• **Directions**
Every line holding the string "bodies" should be gathered.

++++++++++++++++++++

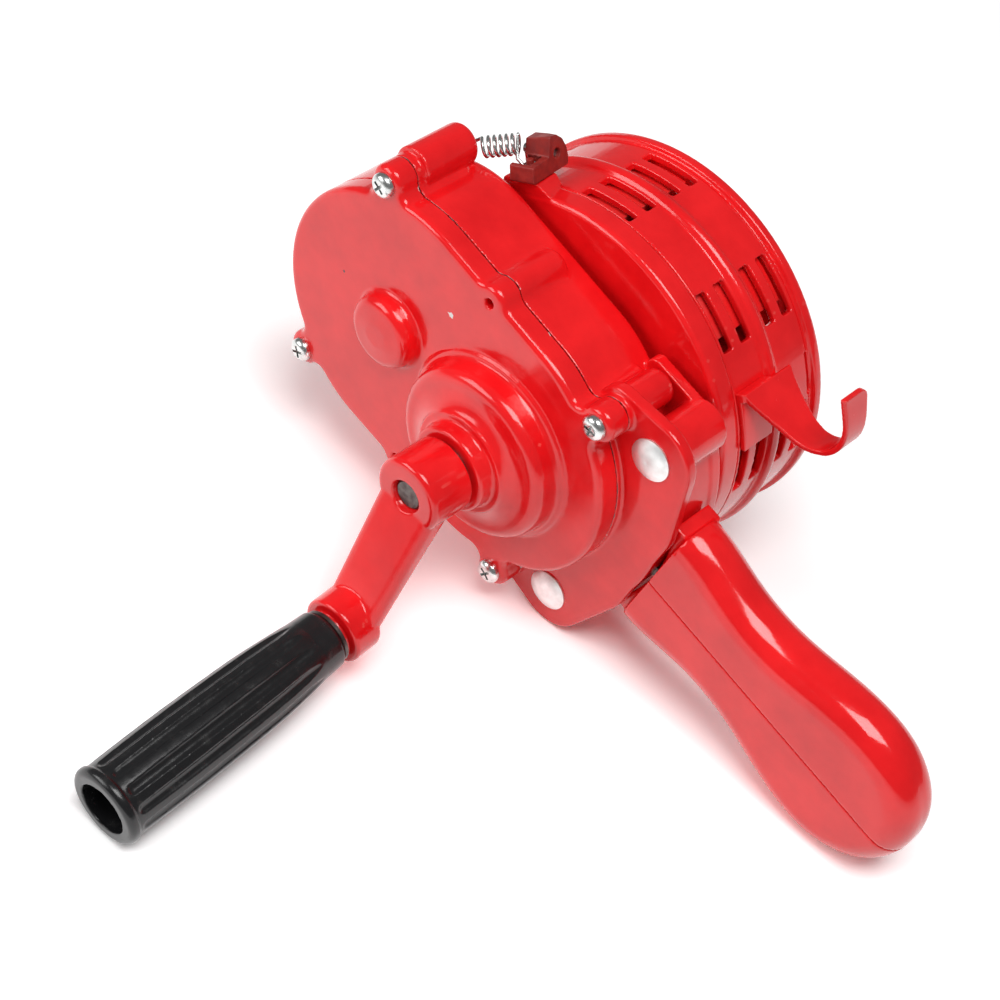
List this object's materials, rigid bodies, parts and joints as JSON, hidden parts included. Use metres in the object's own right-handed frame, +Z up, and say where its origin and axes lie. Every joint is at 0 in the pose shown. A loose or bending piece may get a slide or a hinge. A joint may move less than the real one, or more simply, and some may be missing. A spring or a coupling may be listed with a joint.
{
  "type": "hand crank siren",
  "caption": "Hand-cranked mechanical siren: lobed gear case, geared crank with turning grip, slotted drum around a rotor, belt hook and moulded pistol-style handle.",
  "frame": {"origin": "centre of the bounding box at floor level, the siren lying on the drum bead, the bracket corner and the bulb of the handle", "axes": "+Y along the crank and drum axes from crank to drum, +X toward the end of the handle, +Z up"},
  "size_m": [0.26, 0.2392, 0.1368],
  "materials": {
    "cast_red": "gloss red enamel over die-cast metal",
    "sheet_red": "gloss red enamel on pressed sheet",
    "handle_red": "gloss red enamel over die-cast metal shells",
    "black_grip": "semi-gloss black moulded plastic",
    "zinc": "bright zinc plate",
    "steel": "machined steel",
    "dark_steel": "blackened steel",
    "bronze": "oiled sintered bronze",
    "brass_gear": "cut brass",
    "rotor_red": "red enamel over die-cast metal",
    "brown_red": "dull brownish red moulding"
  },
  "bodies": {
    "housing": {"gear_cover": "cast_red", "gear_case": "cast_red", "cover_screws": "zinc", "crank_bush": "dark_steel", "idler_bush_front": "bronze", "idler_bush_rear": "bronze", "bracket_rivets": "zinc", "handle_upper": "handle_red", "handle_lower": "handle_red", "handle_tang": "steel", "handle_screws": "zinc", "drum_front": "cast_red", "drum_screws": "zinc", "drum_shell": "sheet_red", "rear_cover": "cast_red", "rear_cover_screws": "zinc", "hook": "sheet_red", "front_bearing_outer": "steel", "front_bearing_balls": "steel", "rear_bearing_outer": "steel", "rear_bearing_balls": "steel", "brake_pin": "steel", "brake_spring": "zinc"},
    "brake_lever": {"brake_lever": "brown_red"},
    "crank": {"crank_shaft": "dark_steel", "crank_gear": "steel", "crank_arm": "cast_red", "hub_pin": "steel", "grip_spindle": "steel", "grip_nut": "zinc", "grip_washer": "zinc"},
    "grip": {"grip": "black_grip"},
    "idler": {"idler_shaft": "steel", "idler_pinion": "steel", "idler_spacer": "steel", "idler_gear": "brass_gear"},
    "rotor": {"rotor_shaft": "steel", "rotor_pinion": "steel", "front_bearing_inner": "steel", "rear_bearing_inner": "steel", "rotor": "rotor_red", "rotor_collar": "steel"}
  },
  "joints": [
    {"name": "crank_turn", "type": "hinge", "parent": "housing", "child": "crank", "pos_m": [-0.03751, 0.00423, 0.06449], "axis": [0, 1, 0], "continuous": true},
    {"name": "grip_spin", "type": "hinge", "parent": "crank", "child": "grip", "pos_m": [-0.03448, -0.07447, 0.01616], "axis": [-0.0415, 0.9976, 0.056], "continuous": true},
    {"name": "idler_turn", "type": "hinge", "parent": "housing", "child": "idler", "pos_m": [-0.08593, 0.04523, 0.07696], "axis": [0, 1, 0], "continuous": true},
    {"name": "rotor_turn", "type": "hinge", "parent": "housing", "child": "rotor", "pos_m": [-0.04139, 0.09223, 0.06549], "axis": [0, 1, 0], "continuous": true},
    {"name": "brake_swing", "type": "hinge", "parent": "housing", "child": "brake_lever", "pos_m": [-0.07725, 0.08067, 0.12931], "axis": [-0.9051, -0.0993, -0.4134], "range_deg": [0, 8], "stiffness_Nm_per_rad": 0.05, "springref_deg": -5.73, "deforming": ["brake_spring"]}
  ],
  "couplings": [
    {"joint": "idler_turn", "follows": "crank_turn", "ratio": -4},
    {"joint": "rotor_turn", "follows": "crank_turn", "ratio": 19}
  ]
}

++++++++++++++++++++

• **Complete output**
List this object's materials, rigid bodies, parts and joints as JSON, hidden parts included. Use metres in the object's own right-handed frame, +Z up, and say where its origin and axes lie. Every joint is at 0 in the pose shown. A loose or bending piece may get a slide or a hinge. A joint may move less than the real one, or more simply, and some may be missing. A spring or a coupling may be listed with a joint.
  "bodies": {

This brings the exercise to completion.